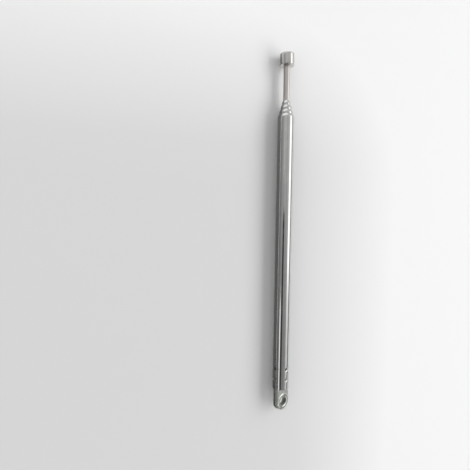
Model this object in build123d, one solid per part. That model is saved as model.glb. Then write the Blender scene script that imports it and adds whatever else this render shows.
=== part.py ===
from build123d import *
import os
from math import sqrt

# A five-section telescopic antenna, pushed shut and lying on its side. Sizes are in millimetres and
# angles in degrees. Y runs along the antenna towards the tip, Z is up, and the origin is where the
# axis of the lug's hole crosses the antenna's.

# The sections. Their diameters follow from the rod's, outwards.
rod_diameter = 1.9
tube_wall = 0.25
tube_gap = 0.15          # radial, between a tube and the bore that it slides in
rod_gap = 0.10           # radial, between the rod and the bore that it slides in
outer_tube_length = 81.8
mouth_step = 1.33        # how far each mouth stands out of the next larger one

# The rolled-in mouths
mouth_clearance = 0.03   # radial, between a mouth and the section that slides through it
mouth_lip = 0.05         # radial, width of the flat edge that is left round a mouth
mouth_roll = 1.0         # length of the rounded shoulder outside
mouth_land = 0.45        # length of the narrowed bore inside

# The rod and its cap
rod_exposed = 10.1
rod_head = 0.5           # length of the head below the spring groove
rod_spigot_diameter = 1.3
rod_spigot_length = 2.2
cap_diameter = 4.3
cap_length = 3.5
cap_rounding = 0.45      # of the edge at the tip
cap_edge_break = 0.15    # of the edge towards the tubes

# The base plug, whose outer end is milled to a flat lug
lug_inset = 0.05         # radial, from the outer tube's surface in to the bar that the lug is cut from
lug_length = 6.8
lug_thickness = 1.6
lug_offset = 0.35        # how far the lug's middle plane lies off the antenna's axis
lug_end_rounding = 2.1
lug_fillet = 0.8         # left by the cutter where each flat runs out at the tube
lug_roll = 21.0          # how far the lug's flats are rolled from level
hole_diameter = 2.6
hole_from_end = 2.7
hole_break = 0.25        # width and depth of the broken edge at the back of the hole
rim_radius = 1.85        # of the raised ring round the front of the hole, at its crest
rim_half_width = 0.5
rim_height = 0.15
plug_depth = 7.8         # how far the plug reaches into the outer tube
plug_chamfer = 0.3

# The staking dimples that hold the plug in the outer tube
stake_count = 4
stake_first_row = 3.0    # height above the tube's lower end
stake_row_pitch = 3.1
stake_width = 1.2
stake_depth = 0.2
stake_turn = -5.0        # how far the dimples are turned from the lug's flats
stake_seat_gap = 0.03    # between the pushed-in wall and the plug's groove

# The feet, turned plugs crimped into the lower ends of the inner tubes
foot_flange = 0.5
foot_shank = 1.6         # length of the foot inside its tube
foot_chamfer = 0.12
flange_clearance = 0.05  # radial, between a flange and the bore that it slides in
crimp_width = 0.7
crimp_depth = 0.1
stack_gap = 0.1          # axial, between a foot and what it comes down on

# The friction springs, two bowed half-shells round the neck of each inner section
spring_length = 3.2
spring_thickness = 0.14
spring_arc = 168.0       # how much of the circle each half-shell covers
spring_clearance = 0.02  # radial, at the neck and at the bore
spring_end_gap = 0.05    # axial, at each end of its groove

# Fits of pieces that don't move on each other
press_gap = 0.01         # radial, for a plug in its tube and the rod in its cap

# The sections, counted inwards from 0
NAMES = ["outer", "second", "third", "fourth", "rod"]
ROD = len(NAMES) - 1

# Worked out from the sizes above
lug_end = -hole_from_end
tube_end = lug_end + lug_length
groove_length = spring_length + 2 * spring_end_gap
punch_radius = (stake_width ** 2 / 4 + stake_depth ** 2) / (2 * stake_depth)


def section_radius(step):
    """Outer radius of a section: the rod's own, and each tube's from what slides in it."""
    return rod_diameter / 2 if step == ROD else bore_radius(step) + tube_wall


def bore_radius(step):
    return section_radius(step + 1) + (rod_gap if step + 1 == ROD else tube_gap)


def mouth_height(step):
    return tube_end + outer_tube_length + step * mouth_step


def neck_radius(step):
    """Radius of the neck inside the springs: a foot's shank, or the groove turned in the rod."""
    if step == ROD:
        return bore_radius(ROD - 1) - tube_gap - tube_wall - press_gap
    return bore_radius(step) - press_gap


def foot_bottom(step):
    """Lowest point of an inner section, standing on the foot of the next larger one."""
    if step == 1:
        return tube_end + plug_depth + stack_gap
    return foot_top(step - 1) + stack_gap


def foot_top(step):
    return foot_bottom(step) + foot_flange + groove_length + foot_shank


def groove_bottom(step):
    return foot_bottom(step) + (rod_head if step == ROD else foot_flange)


def turned(outline, sweep=360):
    """Turn a closed half outline, drawn as radius and height, about the antenna's axis."""
    return revolve(make_face(outline.edges()), Axis.Y, sweep)


def crimp_points(radius, height, inward=True):
    """The dent that a crimping roller leaves in a wall of this radius, listed upwards."""
    half = crimp_width / 2
    dent = radius - crimp_depth
    points = [(radius, height - half), (dent, height - half / 3), (dent, height + half / 3)]
    points.append((radius, height + half))
    return points if inward else points[::-1]


def tube(step, bottom, crimp_height=None):
    """A drawn tube with its mouth rolled in round the next section, and its foot end crimped."""
    outside = section_radius(step)
    bore = bore_radius(step)
    opening = section_radius(step + 1) + mouth_clearance
    top = mouth_height(step)
    lip = opening + mouth_lip
    shoulder = top - mouth_roll
    roll = TangentArc((outside, shoulder), (lip, top), tangent=(0, 1))
    inside = [(lip, top), (opening, top), (opening, top - mouth_land), (bore, shoulder)]
    if crimp_height is not None:
        inside += crimp_points(bore, crimp_height, inward=False)
    inside += [(bore, bottom), (outside, bottom)]
    if crimp_height is not None:
        inside += crimp_points(outside, crimp_height)
    inside.append((outside, shoulder))
    return turned(roll + Polyline(*inside))


def punch_ball(turn, height, wall=0):
    """The punch's round nose at one dimple, or with a wall, the outside of the metal round it."""
    reach = section_radius(0) - stake_depth + punch_radius
    return Rot(0, turn, 0) * Pos(0, height, reach) * Sphere(punch_radius + wall)


def stake_heights():
    return [tube_end + stake_first_row + row * stake_row_pitch for row in range(2)]


def outer_tube():
    """The outer tube, its wall pushed in at each dimple and so bulging into the plug's grooves."""
    body = tube(0, tube_end)
    inside = Rot(90, 0, 0) * Cylinder(bore_radius(0), 2 * outer_tube_length)
    turns = [lug_roll + stake_turn + 360 / stake_count * index for index in range(stake_count)]
    dimples = [(turn, height) for turn in turns for height in stake_heights()]
    for turn, height in dimples:
        body += punch_ball(turn, height, tube_wall) & inside
    for turn, height in dimples:
        body -= punch_ball(turn, height)
    return body


def milled_away(level, bar):
    """What the cutter takes off one side of the bar, down to a flat at this level above the axis."""
    start = lug_end - bar
    points = [(tube_end, 2 * bar), (start, 2 * bar), (start, level), (tube_end - lug_fillet, level)]
    corner = (tube_end, level + lug_fillet)
    run_out = RadiusArc(points[-1], corner, -lug_fillet)
    side = make_face((Polyline(*points) + run_out + Line(corner, points[0])).edges())
    return extrude(Plane.YZ * side, 2 * bar, both=True)


def hole_rim(hole, level):
    """The ring of metal raised round the hole's front, as a solid disc to be drilled."""
    ring = Pos(rim_radius, level) * Ellipse(rim_half_width, rim_height)
    core = Pos(rim_radius / 2, level) * Rectangle(rim_radius, 2 * rim_height)
    return revolve(Plane.XZ * (ring + core), Axis.Z)


def base_plug():
    """The plug: grooved where the tube is staked to it, and milled to a flat, drilled lug."""
    shank = bore_radius(0) - press_gap
    bar = section_radius(0) - lug_inset
    top = tube_end + plug_depth
    groove = bore_radius(0) - stake_depth - stake_seat_gap
    bulge_radius = punch_radius + tube_wall
    half = sqrt(bulge_radius ** 2 - (bulge_radius - stake_depth) ** 2) + stake_seat_gap
    points = [(0, lug_end), (bar - lug_end_rounding, lug_end)]
    end_arc = RadiusArc(points[-1], (bar, lug_end + lug_end_rounding), -lug_end_rounding)
    side = [(bar, lug_end + lug_end_rounding), (bar, tube_end), (shank, tube_end)]
    for height in stake_heights():
        side += [(shank, height - half), (groove, height - half), (groove, height + half)]
        side.append((shank, height + half))
    side += [(shank, top - plug_chamfer), (shank - plug_chamfer, top), (0, top), (0, lug_end)]
    plug = turned(Polyline(*points) + end_arc + Polyline(*side))

    front = lug_offset + lug_thickness / 2
    back = lug_thickness / 2 - lug_offset
    hole = hole_diameter / 2
    ring = hole_rim(hole, front) & plug
    plug -= milled_away(front, bar) + Rot(0, 180, 0) * milled_away(back, bar)
    plug += ring
    plug -= Cylinder(hole, 4 * bar)
    plug -= Pos(0, 0, -back) * Cone(hole + 2 * hole_break, hole, 2 * hole_break)
    return Rot(0, lug_roll, 0) * plug


def inner_tube(step):
    bottom = groove_bottom(step) + groove_length
    return tube(step, bottom, bottom + foot_shank / 2)


def foot(step):
    """A turned foot: a flange that runs in the next bore, a neck, and a shank in its own tube."""
    flange = bore_radius(step - 1) - flange_clearance
    neck = neck_radius(step)
    low = foot_bottom(step)
    top = foot_top(step)
    crimp = top - foot_shank / 2
    points = [(0, low), (flange - foot_chamfer, low), (flange, low + foot_chamfer)]
    points += [(flange, low + foot_flange), (neck, low + foot_flange)]
    points += crimp_points(neck, crimp)
    points += [(neck, top - foot_chamfer), (neck - foot_chamfer, top), (0, top), (0, low)]
    return turned(Polyline(*points))


def spring(step, side):
    """One bowed half-shell: its ends sit on the neck and its belly rubs on the bore outside it."""
    seat = neck_radius(step) + spring_clearance
    belly = bore_radius(step - 1) - spring_clearance
    low = groove_bottom(step) + spring_end_gap
    top = low + spring_length
    middle = low + spring_length / 2
    inner = ThreePointArc((seat, low), (belly - spring_thickness, middle), (seat, top))
    rim = seat + spring_thickness
    outer = ThreePointArc((rim, low), (belly, middle), (rim, top))
    ends = Line((seat, low), (rim, low)) + Line((seat, top), (rim, top))
    shell = turned(inner + outer + ends, spring_arc)
    return Rot(0, 180 * side, 0) * shell


def rod():
    """The solid rod: a head and spring groove at its foot, and a spigot that holds the cap."""
    radius = section_radius(ROD)
    neck = neck_radius(ROD)
    spigot = rod_spigot_diameter / 2
    low = foot_bottom(ROD)
    groove = groove_bottom(ROD)
    cap = mouth_height(ROD - 1) + rod_exposed
    points = [(0, low), (radius - foot_chamfer, low), (radius, low + foot_chamfer)]
    points += [(radius, groove), (neck, groove), (neck, groove + groove_length)]
    points += [(radius, groove + groove_length), (radius, cap), (spigot, cap)]
    points += [(spigot, cap + rod_spigot_length), (0, cap + rod_spigot_length), (0, low)]
    return turned(Polyline(*points))


def tip_cap():
    """The finger cap: a plain drum with rounded edges, bored blind for the rod's spigot."""
    outside = cap_diameter / 2
    bore = rod_spigot_diameter / 2 + press_gap
    low = mouth_height(ROD - 1) + rod_exposed
    top = low + cap_length
    floor = low + rod_spigot_length + press_gap
    wide = cap_rounding
    narrow = cap_edge_break
    lower = RadiusArc((outside - narrow, low), (outside, low + narrow), -narrow)
    upper = RadiusArc((outside, top - wide), (outside - wide, top), -wide)
    edge = Line((outside, low + narrow), (outside, top - wide))
    crown = Polyline((outside - wide, top), (0, top), (0, floor), (bore, floor), (bore, low))
    base = Line((bore, low), (outside - narrow, low))
    return turned(lower + edge + upper + crown + base)


pieces = {"outer_tube": outer_tube(), "base_plug": base_plug(), "rod": rod(), "tip_cap": tip_cap()}
for step, name in enumerate(NAMES[1:], start=1):
    if step != ROD:
        pieces[name + "_tube"] = inner_tube(step)
        pieces[name + "_foot"] = foot(step)
    pieces[name + "_spring_left"] = spring(step, 0)
    pieces[name + "_spring_right"] = spring(step, 1)
    travel = mouth_height(step - 1) - mouth_roll - groove_bottom(step) - groove_length
    print(name, "slides out", round(travel, 2), "mm")

os.makedirs("parts", exist_ok=True)
for name, solid in pieces.items():
    export_step(solid, "parts/" + name + ".step")
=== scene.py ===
from math import asin, cos, degrees, pi, radians, sin

import bpy
from mathutils import Matrix, Vector


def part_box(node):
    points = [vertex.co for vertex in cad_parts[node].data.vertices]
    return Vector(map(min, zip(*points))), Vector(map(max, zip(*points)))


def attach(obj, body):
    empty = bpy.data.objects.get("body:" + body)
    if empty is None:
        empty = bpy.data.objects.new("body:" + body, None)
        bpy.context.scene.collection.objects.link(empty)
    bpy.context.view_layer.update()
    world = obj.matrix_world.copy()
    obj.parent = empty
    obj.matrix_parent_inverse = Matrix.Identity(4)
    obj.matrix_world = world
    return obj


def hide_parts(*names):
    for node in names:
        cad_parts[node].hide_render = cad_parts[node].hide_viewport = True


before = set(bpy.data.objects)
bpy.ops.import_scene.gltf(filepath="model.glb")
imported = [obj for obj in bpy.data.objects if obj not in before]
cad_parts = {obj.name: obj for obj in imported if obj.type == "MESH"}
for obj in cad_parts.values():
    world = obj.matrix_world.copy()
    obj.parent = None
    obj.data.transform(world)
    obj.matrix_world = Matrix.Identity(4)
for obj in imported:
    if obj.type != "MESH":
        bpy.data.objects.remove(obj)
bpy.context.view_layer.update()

# The looks of a shut telescopic antenna that lies on a pale table. Lengths are in millimetres until
# they reach Blender, which takes metres. Pieces are placed by the frame's boxes, and these are the
# sizes that the boxes don't give.
MM = 0.001

# The tubes: their wall, rolled-in mouths and lower ends, and the crimp round each foot
TUBE_WALL = 0.25
MOUTH_CLEARANCE = 0.03
MOUTH_LIP = 0.05
MOUTH_ROLL = 1.0
MOUTH_LAND = 0.45
MOUTH_TAPER = 0.1
EDGE_BREAK = 0.05
CRIMP_WIDTH = 0.7
CRIMP_DEPTH = 0.1
CRIMP_HEIGHT = 0.8

# The two rows of staking dimples, the slight dish round each, and the painted shade in its bottom
STAKE_FIRST_ROW = 3.0
STAKE_ROW_PITCH = 3.1
STAKE_COUNT = 4
STAKE_TURN = radians(-5)
STAKE_WIDTH = 1.2
STAKE_DEPTH = 0.2
STAKE_SEAT_GAP = 0.03
DISH_RADIUS = 1.7
DISH_DEPTH = 0.025
PAINTED_SHADE_RADIUS = 0.45

# The base plug and the lug that its outer end is milled to
PRESS_GAP = 0.01
PLUG_CHAMFER = 0.3
LUG_ROLL = radians(21)
LUG_INSET = 0.05
LUG_LENGTH = 6.8
LUG_FRONT = 1.15
LUG_BACK = 0.45
LUG_END_ROUNDING = 2.1
LUG_FILLET = 0.8

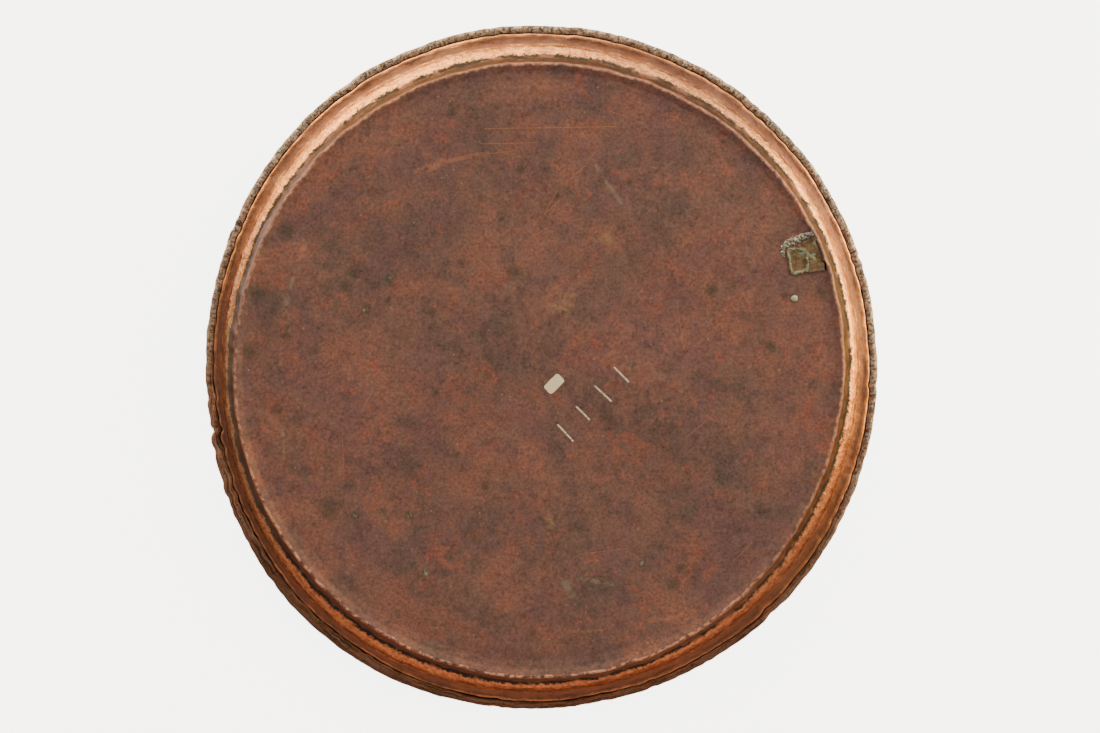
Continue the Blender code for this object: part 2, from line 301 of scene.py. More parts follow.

[What the task requires] Write out a verbatim copy of the data, beginning with its first line and ending with the line that contains "mouth_step = 1.33".

[Answer]
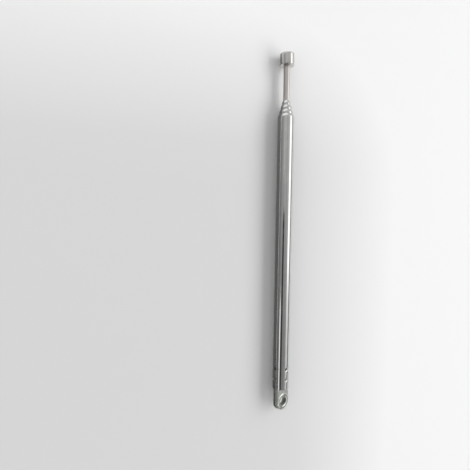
Model this object in build123d, one solid per part. That model is saved as model.glb. Then write the Blender scene script that imports it and adds whatever else this render shows.
=== part.py ===
from build123d import *
import os
from math import sqrt

# A five-section telescopic antenna, pushed shut and lying on its side. Sizes are in millimetres and
# angles in degrees. Y runs along the antenna towards the tip, Z is up, and the origin is where the
# axis of the lug's hole crosses the antenna's.

# The sections. Their diameters follow from the rod's, outwards.
rod_diameter = 1.9
tube_wall = 0.25
tube_gap = 0.15          # radial, between a tube and the bore that it slides in
rod_gap = 0.10           # radial, between the rod and the bore that it slides in
outer_tube_length = 81.8
mouth_step = 1.33        # how far each mouth stands out of the next larger one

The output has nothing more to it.